In flight, the fuse for the instrument panel kept tripping, requiring the navigator and radio operator to perform their duties using flashlights. Inbound to the target, the weather was bad but not rough.
Arriving over the target at roughly 11:50pm, the bombers dropped their bombs individually. This B-17 made a good bomb run and experienced anti-aircraft and machine gun fire the holed the tail section.
Returning, the No. 3 engine began running rough and the weather became worse and the pilots attempted to fly above and around the storm.
This B-17 ran low on fuel over the north coast of New Guinea. Believing they were near Milne Bay and radioed, but got no response. All the machine guns and ammunition were jettisoned to lighten the bomber. The pilots elected to ditch along the coast and circled a calm area while the crew took crash positions in the radio compartment.
A final S.O.S. message was transmitted before the B-17 ditched January 17, 1943 at 3:35am close to shore to the north of Buna into shallow water with a sandy bottom, roughly 200 miles north of Milne Bay. Immediately the bomber began to fill with water. None of the crew were hurt and the life rafts were successfully deployed and used to reach the shore.
Fates of the Crew
The next morning, the crew were transported aboard native canoes to another village. There, Lt.
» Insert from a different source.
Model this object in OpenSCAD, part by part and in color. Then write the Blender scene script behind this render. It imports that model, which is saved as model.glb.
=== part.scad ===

Lein and the native police officer departed to get help while the rest of the crew waited in the village. At noon the next day, Lt. Lein arrived aboard an Australian launch with canned bully-beef and marmalade, and the crew departed for Aqua village where they spent the night.
Next, the crew boarded a Liberty Ship returning from Buna and were transported two days and a night before arriving at Milne Bay where the ship was bombed by Japanese aircraft. Waiting ashore, the crew waited for two days, but no aircraft arrived. Instead, the crew boarded another transport and after eight days arrived at Port Moresby and returned to their unit. For this mission, the entire crew were recommended for a Silver Star, but the award was never approved.
Smith retired as a Staff Sergeant and passed away on June 19, 1959. He is buried at Evergreen Cemetery in Paris, TX.